Entonces, elegir el colegio no es baladí. Pero hay un alcance: pues para elegir no basta conocer las opciones, debo saber en qué se diferencian para buscar la más afín a mi visión o propósito. Como describíamos anteriormente, la capacidad de elegir tiene que desplegarse sobre oferentes o proveedores con proyectos educativos distinguibles y diversos. Los padres deben ser capaces de identificar sus valores y lo que quieren trasmitir a sus hijos en la oferta educacional. Eso es la libertad de enseñanza. Si todos los colegios ofrecen la misma educación, no hay libertad para elegir.

Lo que busca la libertad de elección es alinear la voluntad de los padres con las de los establecimientos, por lo que la “calidad” es relativa a lo que los padres quieren para sus hijos.

En base a estas distinciones, es interesante evaluar algunas frases que han marcado el debate del proyecto de Admisión Justa. Cuando se dice “si todos los colegios fueran de calidad, no habría problema en la elección” se ignora totalmente el valor de fondo de la libertad de elegir. Primero, porque esta frase asume, pero no menciona, que para que eso resulte todos los colegios debieran ser no solo de calidad, sino de idéntica calidad. Esta es una utopía que no merece mucho comentario. Lo que busca la libertad de elección es alinear la voluntad de los padres con las de los establecimientos, por lo que la “calidad” es relativa a lo que los padres quieren para sus hijos. Siempre habrá diferencias en lo que los padres quieren, y la oferta debe reflejar aquello.
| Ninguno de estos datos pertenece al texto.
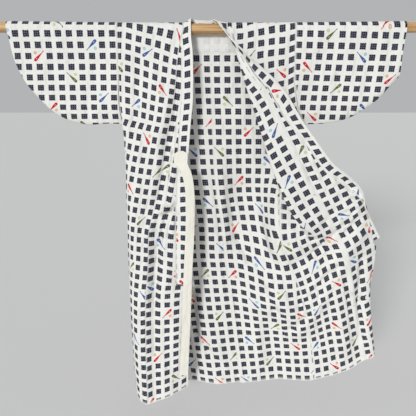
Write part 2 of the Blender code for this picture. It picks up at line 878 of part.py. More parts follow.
def sleeve(name, armhole, low, cuff):
    """Make one sleeve: a bag of cloth over the rod, open at body and cuff."""
    low_x = [row[0] for row in low]
    low_z = [row[1] for row in low]
    sign = 1 if low_x[-1] > low_x[0] else -1
    cuff_z = [row[0] for row in reversed(cuff)]
    cuff_x = [row[1] for row in reversed(cuff)]
    corner = cuff[-1]
    top_in = armhole[0][1] + sign * SLEEVE_SEAM

    def column_point(share, depth, side):
        foot_x = low_x[0] + (low_x[-1] - low_x[0]) * share
        keys = [x * sign for x in low_x]
        foot_z = bend(keys, low_z, foot_x * sign)
        z = foot_z * depth
        top_x = top_in + (cuff[1][1] - top_in) * share
        x = top_x + (foot_x - top_x) * depth ** 1.5
        edge_top = top_in + (low_x[0] - top_in) * depth ** 1.5
        slack = sign * (SLEEVE_SEAM + 1.6 * rise(0.45, 0.75, depth))
        body_edge = place(armhole, min(ARMHOLE, -z)) + Vector((slack, 0, 0))
        x += (body_edge.x - edge_top) * (1 - share) ** 3
        if share > 0.999:
            z = corner[0] * depth
            x = bend(cuff_z, cuff_x, z)
        shut = math.sqrt(max(0.0, 1 - ((depth - 0.86) / 0.14) ** 2)) if depth > 0.86 else 1
        half = SLEEVE_GAP + (OVER_ROD - SLEEVE_GAP) * (1 - rise(0.0, 0.4, depth))
        near = abs(body_edge.y) * (1 - rise(0.9, 1.0, depth))
        half = near + (half * shut - near) * rise(0, 0.3, share)
        return Vector((x, side * half, z + bow(x) * (1 - depth)))

    shares = [i / SLEEVE_COLUMNS for i in range(SLEEVE_COLUMNS + 1)]
    depths = [0, 0.1, 0.22, 0.36, 0.5, 0.64, 0.77, 0.87, 0.95, 1.0]
    points = []
    faces = []

    def add(row):
        base = len(points)
        points.extend(row)
        return list(range(base, base + len(row)))

    def join(upper, lower):
        for c in range(len(upper) - 1):
            faces.append((upper[c], lower[c], lower[c + 1], upper[c + 1]))

    foot = add([column_point(s, 1.0, 0) for s in shares])
    previous = foot
    for depth in reversed(depths[:-1]):
        ids = add([column_point(s, depth, 1) for s in shares])
        join(ids, previous)
        previous = ids
    for turn in OVER_ROD_TURNS:
        angle = math.radians(turn)
        row = []
        for s in shares:
            p = column_point(s, 0, 1)
            y = OVER_ROD * math.sin(angle)
            row.append(Vector((p.x, y, OVER_ROD * math.cos(angle) + bow(p.x))))
        ids = add(row)
        join(ids, previous)
        previous = ids
    for depth in depths[:-1]:
        ids = add([column_point(s, depth, -1) for s in shares])
        join(ids, previous)
        previous = ids
    join(foot, previous)
    solid(name, points, faces, CLOTH, CLOTH_COLOUR)


def rod():
    """Make the bowed wooden rod with flat upright ends."""
    body = bmesh.new()
    rings = []
    for i in range(ROD_RINGS + 1):
        x = -ROD_HALF_LENGTH + 2 * ROD_HALF_LENGTH * i / ROD_RINGS
        ring = []
        for k in range(ROD_SIDES):
            angle = 2 * math.pi * (k + 0.5) / ROD_SIDES
            y = ROD_RADIUS * math.cos(angle)
            z = ROD_RADIUS * math.sin(angle) + bow(x)
            ring.append(body.verts.new(Vector((x, y, z)) * MM))
        rings.append(ring)
    for a, b in zip(rings, rings[1:]):
        for k in range(ROD_SIDES):
            n = (k + 1) % ROD_SIDES
            body.faces.new((a[k], a[n], b[n], b[k]))
    body.faces.new(rings[0])
    body.faces.new(list(reversed(rings[-1])))
    finish("rod", body, WOOD_COLOUR)


def main():
    for thing in list(bpy.data.objects):
        bpy.data.objects.remove(thing, do_unlink=True)
    rod()
    body_half("body_right", back_right, front_right, [0, 1, 2, 3, 3.5, 4, 4.5, 5], 3)
    body_half("body_left", back_left, front_left, list(range(12)), 3)
    okumi("okumi_right", okumi_right, OKUMI_TIP_RIGHT, 5)
    okumi("okumi_left", okumi_left, OKUMI_TIP_LEFT, 5)
    sleeve("sleeve_right", ARMHOLE_BACK_RIGHT, SLEEVE_LOW_RIGHT, CUFF_RIGHT)
    sleeve("sleeve_left", ARMHOLE_BACK_LEFT, SLEEVE_LOW_LEFT, CUFF_LEFT)
    collar()
    neck_patch()
    seats = [
        tie_seat(okumi_right, COLLAR_EDGE_RIGHT, drop, 1, TIE_LIFT_RIGHT)
        for drop in TIE_SEWN_RIGHT
    ]
    tie("tie_right", seats, TIE_RIGHT)
    seats = [
        tie_seat(okumi_left, COLLAR_EDGE_LEFT, drop, -1, TIE_LIFT_LEFT)
        for drop in TIE_SEWN_LEFT
    ]
    tie("tie_left", seats, TIE_LEFT)


main()
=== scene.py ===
"""Looks of a child's cotton yukata robe hung on a round wooden rod.

Sizes in the tables are in millimetres and become metres in the meshes. X runs
to the viewer's right along the rod, Y away from the viewer, Z up. The origin
is on the rod's axis, halfway along it.
"""

import math
from collections import namedtuple

import bmesh
import bpy
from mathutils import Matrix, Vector, noise


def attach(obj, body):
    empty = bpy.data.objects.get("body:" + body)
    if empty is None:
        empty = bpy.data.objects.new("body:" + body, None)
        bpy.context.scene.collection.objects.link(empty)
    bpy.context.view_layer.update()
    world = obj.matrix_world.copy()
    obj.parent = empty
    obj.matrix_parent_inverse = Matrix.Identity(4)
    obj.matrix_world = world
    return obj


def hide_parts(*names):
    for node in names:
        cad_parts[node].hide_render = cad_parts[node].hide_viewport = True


bl_info = {
    "name": "Cotton yukata robe",
    "version": (1, 0, 0),
    "blender": (4, 5, 0),
    "location": "View3D > Sidebar > Robe",
    "description": "Builds the cloth pieces, rod and stage of a hung child's robe",
    "category": "Add Mesh",
}

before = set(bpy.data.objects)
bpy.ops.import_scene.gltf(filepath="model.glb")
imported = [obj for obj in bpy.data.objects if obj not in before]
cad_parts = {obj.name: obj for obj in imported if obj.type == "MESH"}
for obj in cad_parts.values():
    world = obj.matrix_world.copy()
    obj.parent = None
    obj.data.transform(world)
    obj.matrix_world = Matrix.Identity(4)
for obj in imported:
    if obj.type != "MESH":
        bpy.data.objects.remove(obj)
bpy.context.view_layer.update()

MM = 0.001

# The rod
ROD_RADIUS = 12.5
ROD_HALF_LENGTH = 600.0
ROD_BOW = 4.0
ROD_BOW_AT = 505.0
ROD_END_BEVEL = 1.2

# The cloth
OVER_ROD = 14.2
SEAM_GAP = 0.3
SEAM_ROLL = 2.6
COLLAR_SEAM_GAP = 0.45
COLLAR_CLOTH = 2.4
TIE_CLOTH = 1.6
CLOTH = 1.5
PATCH_CLOTH = 1.0
TIE_LIFT_RIGHT = 1.0
TIE_LIFT_LEFT = 0.3
HEM = 993.0
ARMHOLE = 228.0
OKUMI_TIP_RIGHT = 30.0
OKUMI_TIP_LEFT = 140.0
FRONT_WIDTH = 165.0
SLEEVE_SEAM = 0.9
SLEEVE_GAP = 9.0
STEP = 5.0

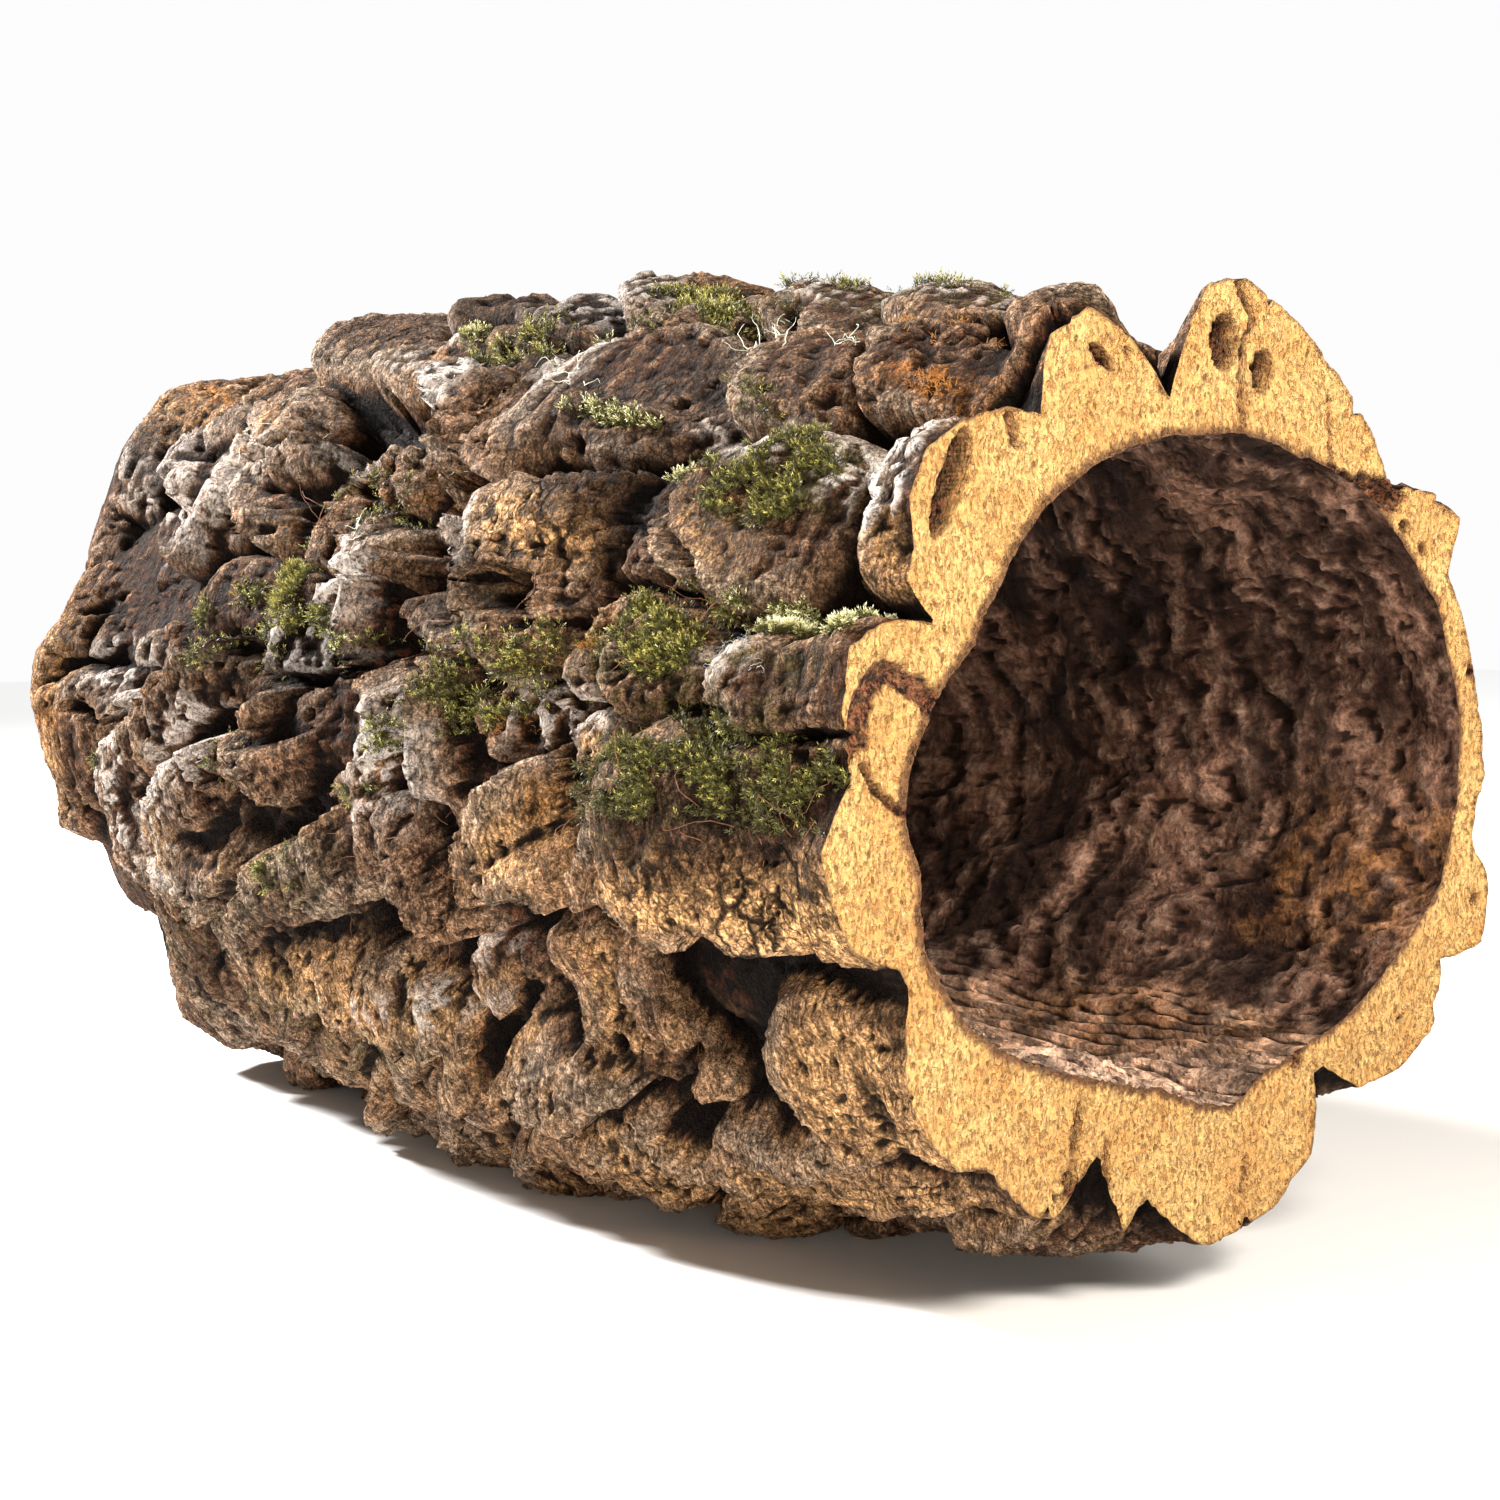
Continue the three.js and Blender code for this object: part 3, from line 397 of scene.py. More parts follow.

Un sistema en que los colegios seleccionan al 100% de su matrícula limita la elección de los padres, pero un sistema que asigna cupos escolares por barrio, como en Estados Unidos, la limita aún más.

Restituir la posibilidad de seleccionar, ¿impide la libertad de elegir de los padres? La respuesta no es sencilla, por eso quienes se oponen a Admisión Justa prefieren no profundizar y simplemente decir que se trata de una mentira. Descartando que los establecimientos discriminen arbitrariamente (por raza o nivel socioeconómico), un sistema en que los colegios seleccionan al 100% de su matrícula limita la elección de los padres (pero un sistema que asigna cupos escolares por barrio, como en Estados Unidos, la limita aún más). El arreglo anterior a la Ley de Inclusión funcionaba de esa manera, y solo la competencia por alumnos entregaba la posibilidad de elegir a los padres. El Sistema de Admisión Escolar (SAE) opta por el mecanismo inverso: los establecimientos no tienen ninguna posibilidad de elegir a sus estudiantes, y deben atraerlos con su proyecto educativo. Esto hace efectiva la elección de los padres, y por eso derogar el SAE de plano sería una mala idea. Pero como se comentaba previamente, la idea central de la libertad de elección es la coincidencia entre la visión educacional de un establecimiento y las familias que componen su comunidad. En este sentido, lo sano es que ambas partes tengan algo que decir respecto a si esa coincidencia existe o no.

El proyecto del gobierno busca entregar a los establecimientos un margen del 30% de su matrícula para agregar criterios que, de alguna manera, le permiten evaluar la coincidencia entre el proyecto educativo y los padres, pues hoy ese compromiso se limita a manifestar una preferencia. Así, este margen de selección por parte de las escuelas reduce la posibilidad de elegir de los padres (70% de los cupos siguen asignándose sin selección), pero aumenta la libertad de enseñanza, al permitir que educadores y educados aseguren mutuamente una visión compartida de la educación y que, como resultado, los proyectos se diferencien y se profundicen.

En momentos en que se llama a un debate de mayor profundidad, es importante no quedarse en la superficie de las consignas ni del buenismo, pues no reflejan bien por qué la Ley de Inclusión no consiguió dar cierre definitivo a esta discusión.